Вторая сцена – когда Пабло и Марга сидят на камне. Он чувствует непреодолимую тягу к ней и тревогу одновременно, не сознавая природу этих чувств. Я не знал, как это сыграть. Мне советовали вспомнить свой первый поцелуй, но ведь это не совсем то. При этом ты понимаешь, что дальше по сюжету катастрофа, о которой герой еще не знает.

И третья тяжелая сцена, когда профессор публично унижает Пабло, приравнивая его к  обезьянам. В какой-то момент отключается актер и просыпается ярость и чувство обиды за героя.

- Что для вас значит роль? Как вы вживаетесь в нее, испытываете ли отторжение от некоторых из них?

- Это очень сложный и деликатный вопрос у каждого артиста. Для меня каждая новая роль – это новый этап, ступенька. На самом деле, роли идут по-разному. Если это «Милые люди», то в эпизоде можно дурачиться, импровизировать. В «Пышке» уже более строгая конструкция, в которой ты связан отношениями с другими персонажами. Там уже прорабатываются какие-то вещи, характерные черты возникают. Роль мальчика из «Писем памяти»стала для меня глотком свежего воздуха. Я сразу влез в эту шкурку, и она на мне срослась.  С Пабло было сложнее. Ты думаешь, что он испытывает, проигрываешь какие-то сцены – вокруг этого идет постоянный мыслительный процесс. Потом приходишь и показываешь что-то на репетиции, а тебе говорят, что все не так, и нужно играть по-другому. Хватаешься за голову, бежишь, куришь, нервно плачешь. Хочется иногда положить заявление на стол и сказать: «Все, не буду больше артистом!» И так каждый раз.

- У вас есть любимые роли? Это те, которые даются легко, или к которым приходится привыкать?

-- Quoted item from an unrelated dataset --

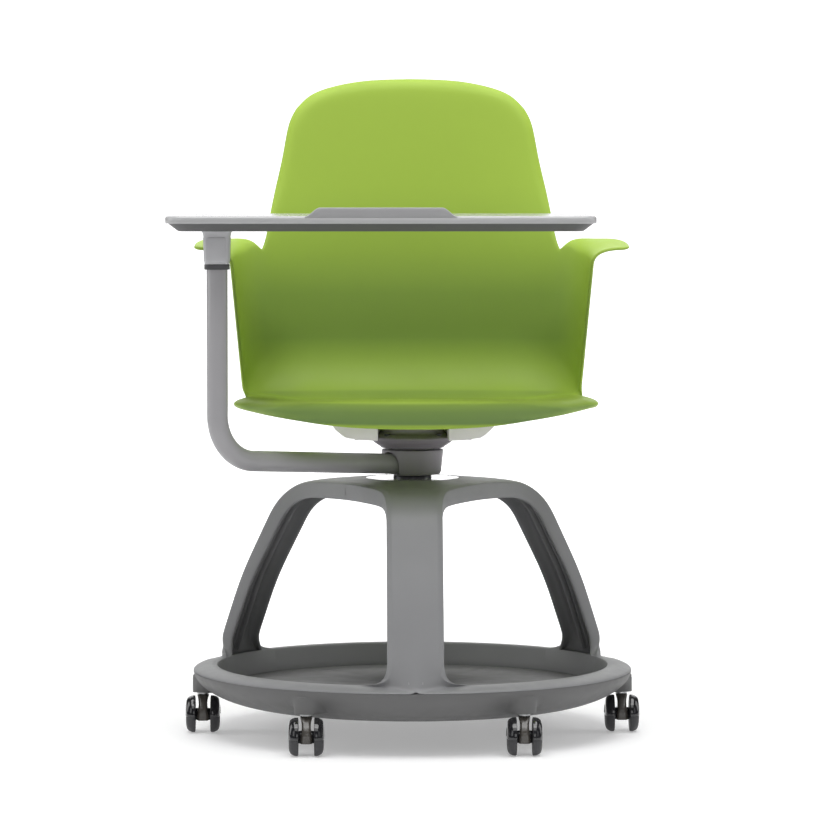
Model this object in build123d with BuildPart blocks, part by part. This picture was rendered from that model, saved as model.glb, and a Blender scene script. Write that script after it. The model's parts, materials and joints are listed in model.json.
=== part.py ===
from build123d import *
import os
from math import cos, radians, sin, sqrt

os.makedirs("parts", exist_ok=True)

# Student desk chair, millimetres. The floor is Z = 0 and the swivel axis is the Z axis.
# The sitter faces -Y, so +X is on the right of someone who looks at the chair from the front.

# ---------------------------------------------------------------- driving dimensions
LEG_COUNT = 3
LEG_WIDTH = 74.0
LEG_WALL = 5.0
LEG_SKIN = 4.0
LEG_FOOT_FILLET = 28.0
WINDOW_HUB_DISTANCE = 105.0
WINDOW_HUB_FILLET = 150.0
DOME_POINTS = [(60.0, 346.5), (186.0, 334.3), (254.0, 205.0), (296.0, 88.0)]
DOME_DEPTHS = [25.0, 22.0, 19.0, 17.5]
DOME_TOP_FILLET = 85.0
DOME_SIDE_FILLET = 480.0
RIB_OFFSET = 8.7
RIB_THICKNESS = 2.4
RIB_RECESS = 6.5

RING_OUTER_R = 297.3
RING_LIP_R = 292.0
RING_INNER_R = 265.0
RING_FOOT_R = 257.0
RING_TOP_Z = 93.0
RING_LIP_Z = 89.0
RING_SEAM_Z = 85.0
RING_WALL = 3.5
RING_LAND = 2.0
RING_CROWN = 0.5

PAN_FLOOR_Z = 61.0
PAN_FLOOR_THICKNESS = 3.5
PAN_MAT_R = 256.0
PAN_MAT_THICKNESS = 0.6
PAN_WALL = 4.0
PAN_REACH = 98.0
PAN_DROP = 46.5
PAN_ROUNDNESS = 1.84
PAN_CENTRE_R = RING_OUTER_R - PAN_REACH
PAN_STEPS = 8
PAN_RIB_COUNT = 12
PAN_RIB_START_DEG = 15
PAN_RIB_LENGTH = 33.0
PAN_RIB_Z = 42.5
PAN_WEB_Z = 50.0
PAN_SCREW_CIRCLE_R = 269.0
PAN_SCREW_HEAD_Z = 61.0
PAN_SCREW_JOINT_Z = 66.0
PAN_SCREW_TOP_Z = 76.0
PAN_SCREW_START_DEG = 30
SCREW_R = 2.0
SCREW_HEAD_R = 4.0
SCREW_HEAD_HEIGHT = 2.5
SCREW_BOSS_R = 6.0
SMALL_CHAMFER = 1.0
OVERLAP = 1.0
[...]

- Я люблю мальчика в «Письмах памяти», люблю Пабло. Когда-то мне нравился спектакль «Бесталанная» - там не было роли, просто эпизод, где мы выходили и пели в массовке. Я с большой любовью вспоминаю работу в «Капитанской дочке» без всяких слов ролей. С большой любовью вспоминаю о времени, когда мы играли спектакль Ричард III по Шекспиру. Меня поставили на роль лорда Грея, а Ричарда играл Олег Ханов. Это было потрясающе. Я наблюдал за тем, что он делает на сцене – как двигается, как мыслит.

 Нет таких ролей, которые бы я не любил. Я всегда придумываю что-то новое, мне нравится дополнять. Иногда выходишь на сцену играть спектакль в 35-й раз и думаешь, почему бы не сделать так, как просил режиссер когда-то на репетиции. Ты делаешь это и понимаешь, что если бы сыграл так тогда, то сейчас спектакль мог бы идти по-другому. Все приходит с опытом, через какую-то жизненную ситуацию.

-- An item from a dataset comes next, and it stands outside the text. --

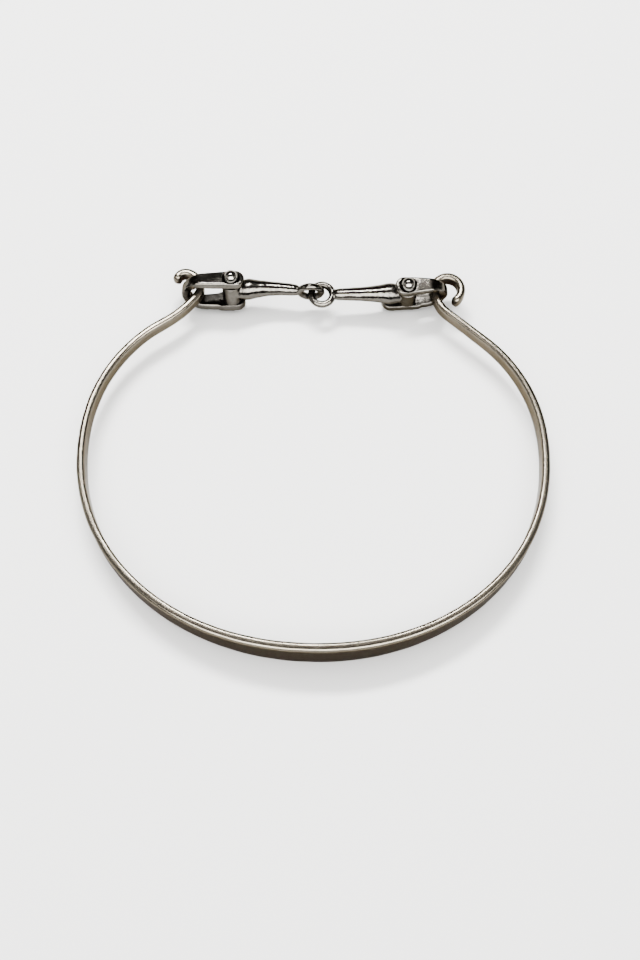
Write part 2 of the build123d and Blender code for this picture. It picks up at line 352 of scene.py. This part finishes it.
def make_band():
    curve = catmull_rom(HOOK_POINTS)[:-1]
    curve += [Vector(oval_point(angle)) for angle in OVAL_ANGLES]
    bend = [oval_point(OVAL_ANGLES[-1]), *LOOP_FLARE_POINTS]
    loop = [
        Vector(LOOP_CENTRE) + LOOP_RADIUS * Vector((cos(radians(angle)), sin(radians(angle))))
        for angle in LOOP_ANGLES
    ]
    curve += catmull_rom([*bend, *loop[:2]])[1:-12]
    curve += loop
    curve = relax(even_steps(curve, STATION_STEP), RELAX_ROUNDS)
    length = STATION_STEP * (len(curve) - 1)

    mesh = bmesh.new()
    texture_map = mesh.loops.layers.uv.new("along_and_around")
    outer = mesh.verts.layers.float.new("outer_face")
    rings = []
    for k, point in enumerate(curve):
        ahead = curve[min(k + 1, len(curve) - 1)] - curve[max(k - 1, 0)]
        outwards = Vector((ahead.y, -ahead.x)).normalized()
        at = STATION_STEP * k
        width, thickness, corner = band_section(abs(2 * at / length - 1), min(at, length - at))
        width *= 1 + WIDTH_WANDER * noise.noise(Vector((at * 0.21, 0, 0)))
        thickness *= 1 + THICKNESS_WANDER * noise.noise(Vector((at * 0.35, 9, 0)))
        share = (point.y + DEPTH_BACK) / (DEPTH_BACK + LOOP_CENTRE[1])
        middle = MID_HEIGHT_BACK + (MID_HEIGHT_FRONT - MID_HEIGHT_BACK) * share
        ring = []
        for out, up in section_outline(width, thickness, corner):
            dent = HAMMER_MARKS * noise.noise(Vector((at * 0.8, up * 0.9, copysign(4, out))))
            place = point + outwards * (out + copysign(dent, out))
            vertex = mesh.verts.new(Vector((place.x, place.y, max(middle + up, 0))) * MM)
            on_outer_face = out > 0.8 * thickness / 2 and abs(up) < width / 2 - corner
            vertex[outer] = 1.0 if on_outer_face else 0.0
            ring.append(vertex)
        rings.append(ring)
    count = len(rings[0])
    for k, (ring, following) in enumerate(zip(rings, rings[1:])):
        for i in range(count):
            j = (i + 1) % count
            face = mesh.faces.new((ring[i], ring[j], following[j], following[i]))
            around = (i / count, (i + 1) / count, (i + 1) / count, i / count)
            along = (k, k, k + 1, k + 1)
            for corner_loop, u, v in zip(face.loops, along, around):
                corner_loop[texture_map].uv = (u / len(rings), v)
    mesh.faces.new(rings[0])
    mesh.faces.new(reversed(rings[-1]))
    bmesh.ops.recalc_face_normals(mesh, faces=mesh.faces)
    return mesh_object("silver_band", mesh)


# ---------------------------------------------------------------- making pieces from meshes
def mesh_object(name, mesh):
    data = bpy.data.meshes.new(name)
    mesh.to_mesh(data)
    mesh.free()
    piece = bpy.data.objects.new(name, data)
    bpy.context.collection.objects.link(piece)
    return piece


def polished_copy(node, name, voxel, rounds, unevenness):
    """The CAD node with its edges worn round and its faces slightly uneven, as filed by hand."""
    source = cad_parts[node]
    piece = bpy.data.objects.new(name, source.data.copy())
    bpy.context.collection.objects.link(piece)
    remesh = piece.modifiers.new("remesh", "REMESH")
    remesh.mode = "VOXEL"
    remesh.voxel_size = voxel * MM
    smooth = piece.modifiers.new("smooth", "SMOOTH")
    smooth.factor = 0.5
    smooth.iterations = rounds
    evaluated = piece.evaluated_get(bpy.context.evaluated_depsgraph_get())
    data = bpy.data.meshes.new_from_object(evaluated)
    piece.modifiers.clear()
    piece.data = data
    normals = [vertex.normal.copy() for vertex in data.vertices]
    for vertex, normal in zip(data.vertices, normals):
        where = vertex.co / MM
        push = noise.noise(where * 0.8) + 0.4 * noise.noise(where * 2.6)
        vertex.co += normal * unevenness * push * MM
    return piece


# ---------------------------------------------------------------- the object
CAST_VOXEL, RIVET_VOXEL = 0.085, 0.06           # remeshing detail
CAST_UNEVENNESS, RIVET_UNEVENNESS = 0.03, 0.012
STRAP_ROUNDS, BAR_ROUNDS, RIVET_ROUNDS = 14, 6, 3   # smoothing: more wears edges rounder


def add_piece(piece, node, body, slot):
    piece.data.materials.clear()
    piece.data.materials.append(silvers[slot])
    piece.data.shade_smooth()
    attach(piece, body)
    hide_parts(node)


add_piece(make_band(), "bangle_band", "band", "band_silver")
for side in ("left", "right"):
    link, bar = side + "_link", side + "_bar"
    cast_pieces = (
        ("shackle", "strap", link, STRAP_ROUNDS),
        ("canon", "mouth_bar", bar, BAR_ROUNDS),
    )
    for node, name, body, rounds in cast_pieces:
        node, name = f"{side}_{node}", f"{side}_{name}"
        piece = polished_copy(node, name, CAST_VOXEL, rounds, CAST_UNEVENNESS)
        add_piece(piece, node, body, "bit_silver")
    for node, name in (("pin", "rivet"), ("pin_cap", "rivet_cap")):
        node, name = f"{side}_{node}", f"{side}_{name}"
        piece = polished_copy(node, name, RIVET_VOXEL, RIVET_ROUNDS, RIVET_UNEVENNESS)
        add_piece(piece, node, link, "rivet_silver")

- Пять лет назад вы окончили оренбургский институт искусств, и примерно столько же преподаете там у студентов…

- Да, я преподаю фехтование. Официально – третий год. Я всегда любил этот предмет, поэтому после выпуска пошел работать с Дмитрием Михайловичем Гладковым. В следующем году в институте набрали первый курс на отделение музыкальной комедии, с которыми мы сделали первый бой. Сейчас эти ребята учатся уже на четвертом курсе и репетируют «Джейн Эйр».

Когда ты выстраиваешь студентам какой-то этюд, начинаешь мыслить событийно. Приходишь в репетиционный зал и начинаешь думать о том, какие ошибки совершаешь сам. Все это работает на профессию. Приходится меньше времени уделять семье. Но когда появляются свободные часы, они становятся бесценными.

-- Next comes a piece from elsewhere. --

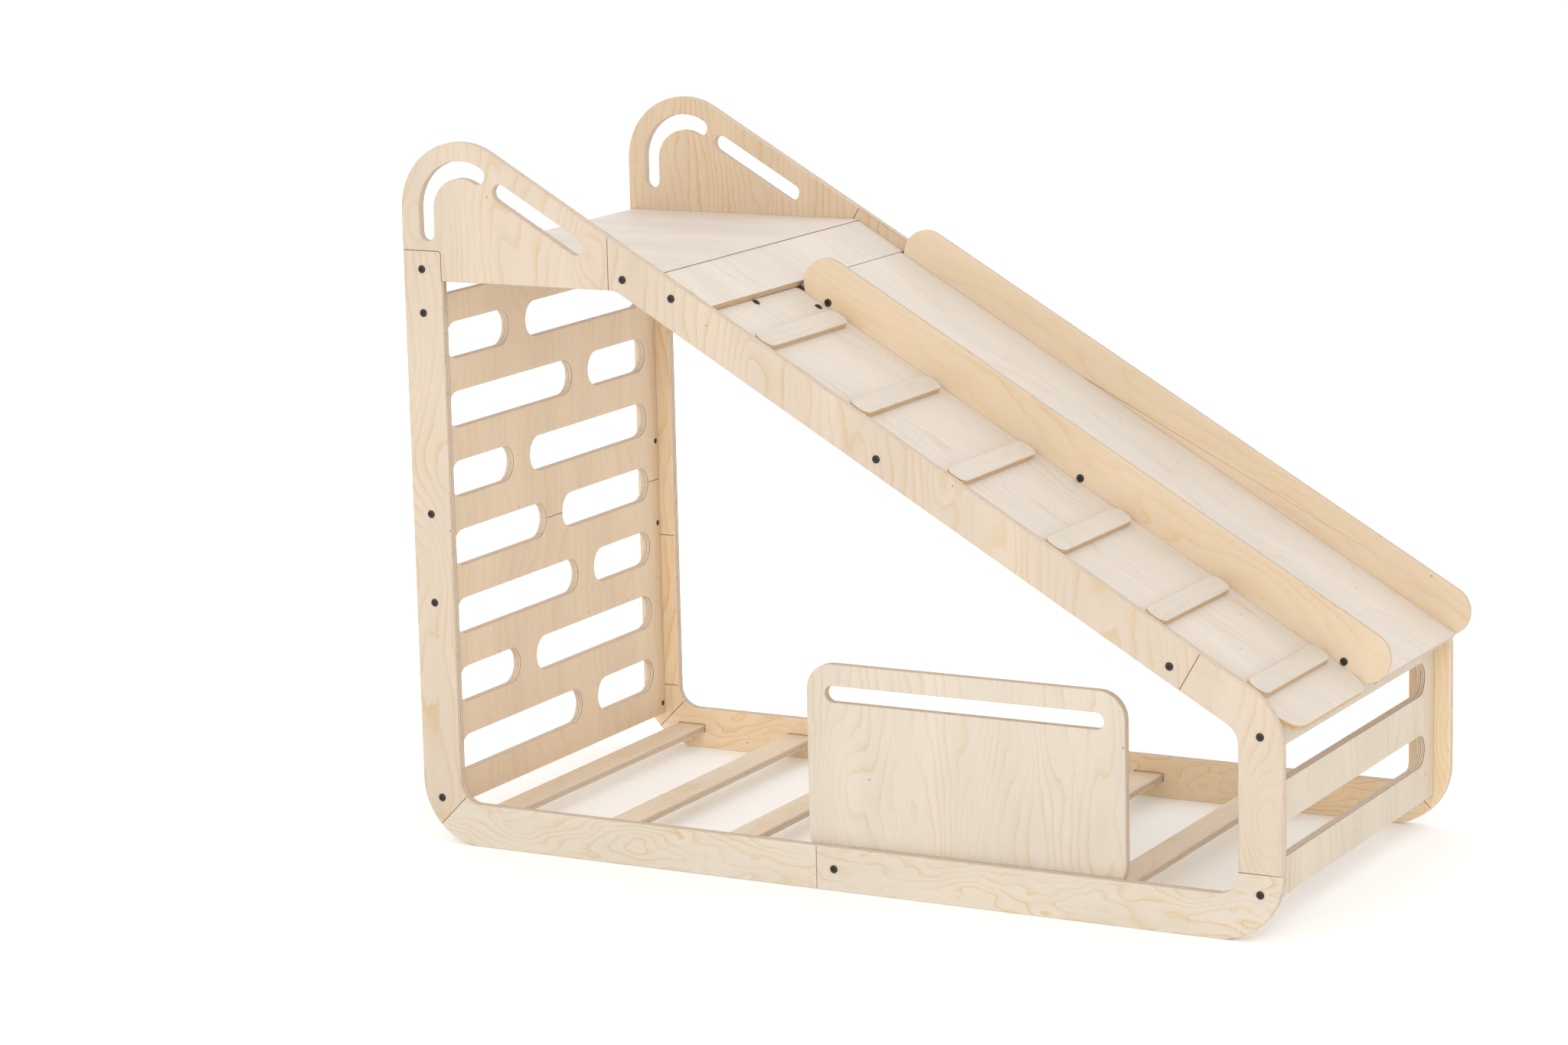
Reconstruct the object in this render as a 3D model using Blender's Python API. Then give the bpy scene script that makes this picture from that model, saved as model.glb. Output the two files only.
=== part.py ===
# Birch-plywood toddler bed frame with a slide, a climbing ramp and a climbing wall.
# Metres, +Z up.  X runs along the bed from the climbing wall to the slide's low end,
# -Y is the ramp side.  The origin is the centre of the footprint on the floor.
import bmesh
import bpy
from math import acos, atan2, ceil, cos, hypot, pi, radians, sin, tan
from mathutils import Matrix, Vector

MM = 0.001

# ---- driving dimensions, millimetres ----
LENGTH = 1704.0          # side frame, end to end
WIDTH = 836.0            # over both side frames
PLY = 18.0               # side frames, wall, end panel, deck, guard
THIN = 12.0              # incline, ramp, slide, rungs, battens
HALF = PLY / 2.0         # half-lap depth
GAP = 0.3                # between neighbouring pieces
MEMBER = 80.0            # width of posts and bottom rails
SLOPE = radians(30.18)   # fall of the beams, ramp and slide
C_TOP = 1397.0           # height where the beam's top line meets x = 0
C_LOW = 1308.5           # the same for its lower line
C_WALK = 1373.4          # the same for the top of the incline and slide
R_OUT = 120.0            # outer corners of the side frame
R_IN = 40.0              # inner corners
R_HEAD = 125.0           # round top of the head panel
R_THROAT = 44.0          # where the head panel runs into the beam
HEAD_BOTTOM = 1051.5     # underside of the head panel
POST_TOP = 1106.0        # outer seam between post and head panel
POST_TOP_IN = 956.0      # the same seam on the inner face
SPLICE = (123.0, 429.5)  # strip let into the inner face of the tall post
HEAD_SEAM_X = 429.0      # outer seam, head panel to beam
HEAD_SEAM_S = 575.0      # inner seam, measured down the slope
FOOT_SEAM_S = 1788.5     # outer seam, beam to short post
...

- Каждая роль становится частью вас или забывается со временем?

- Репетиционный процесс, через который мы проходим, остается со мной навсегда. Со временем, разучивая новые роли, ты начинаешь какие-то вещи оценивать по-другому: что-то проще, где-то острее. Я закончил институт пять лет назад, но я учусь до сих пор. У меня всегда под рукой книга Станиславского, которую периодически перечитываю. Чем больше ролей, тем шире ты начинаешь смотреть на некоторые вещи. Каждый раз – это новая ступенька. Что-то получается – хорошо, что-то не получается – еще лучше. Это возможность поработать, открыть в себе что-то, стать лучше.

- А как вы их обычно проводите?

- Стараюсь посещать театр музыкальной комедии, театр кукол. В основном, конечно, взрослые постановки. Если есть время и желание, могу попасть в филармонию. Вообще я поклонник Кипелова – в ноябре иду на его концерт.